*Stated exercise*:
Look through the records below and collect all lines that hold the string "behind".

*Exercise materials*:
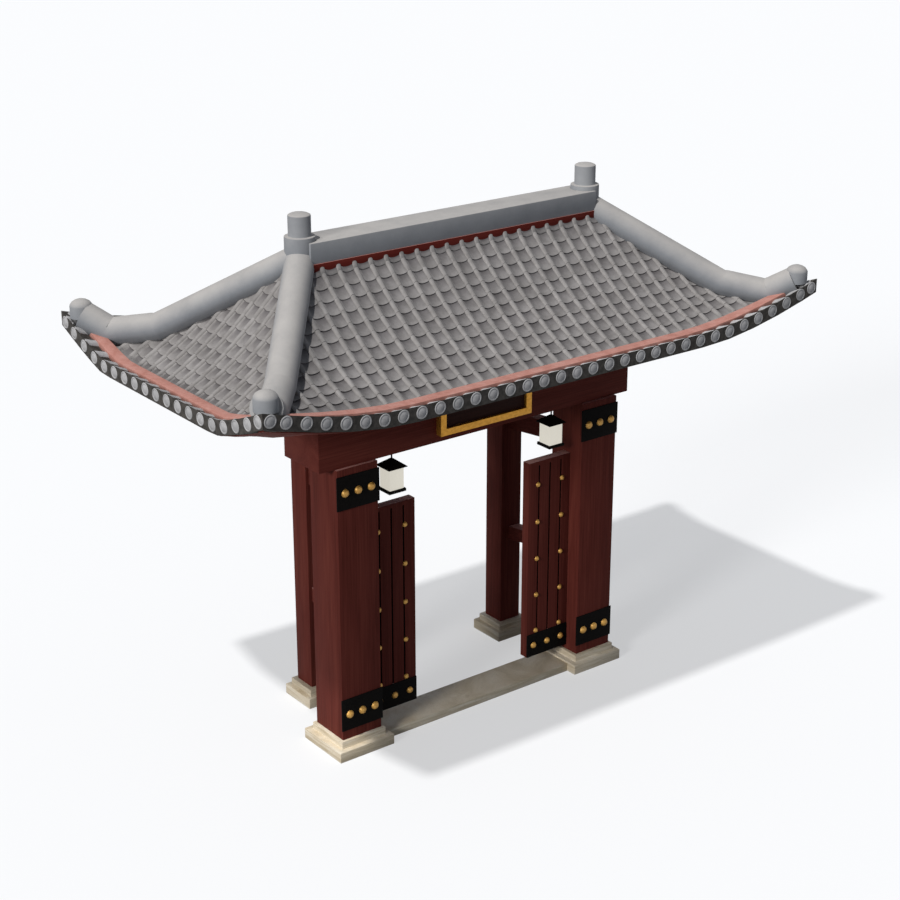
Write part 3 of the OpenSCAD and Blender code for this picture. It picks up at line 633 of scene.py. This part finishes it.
...
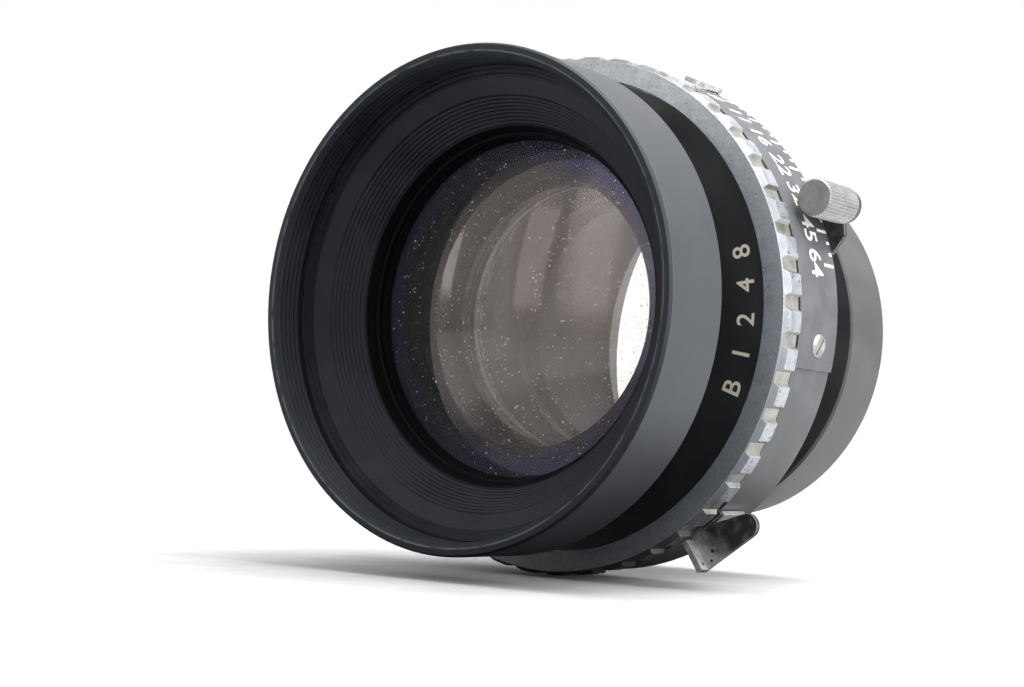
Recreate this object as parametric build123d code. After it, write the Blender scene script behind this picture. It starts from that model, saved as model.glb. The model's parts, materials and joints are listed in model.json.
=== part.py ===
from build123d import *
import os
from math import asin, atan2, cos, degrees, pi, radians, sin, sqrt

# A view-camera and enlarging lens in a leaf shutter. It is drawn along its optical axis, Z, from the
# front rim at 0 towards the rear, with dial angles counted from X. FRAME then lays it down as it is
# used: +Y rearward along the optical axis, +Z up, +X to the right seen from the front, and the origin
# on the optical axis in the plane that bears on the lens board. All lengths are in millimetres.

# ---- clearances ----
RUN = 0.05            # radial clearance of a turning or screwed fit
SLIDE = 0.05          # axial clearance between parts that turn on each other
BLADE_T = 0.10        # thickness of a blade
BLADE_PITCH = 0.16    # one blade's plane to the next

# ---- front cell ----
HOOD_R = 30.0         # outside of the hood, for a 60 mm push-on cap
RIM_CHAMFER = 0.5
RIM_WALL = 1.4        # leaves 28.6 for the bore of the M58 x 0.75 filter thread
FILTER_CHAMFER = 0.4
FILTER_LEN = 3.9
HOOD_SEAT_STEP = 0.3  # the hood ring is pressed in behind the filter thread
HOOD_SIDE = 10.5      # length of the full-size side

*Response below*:
Recreate this object as parametric build123d code. After it, write the Blender scene script behind this picture. It starts from that model, saved as model.glb. The model's parts, materials and joints are listed in model.json.
HOOD_SEAT_STEP = 0.3  # the hood ring is pressed in behind the filter thread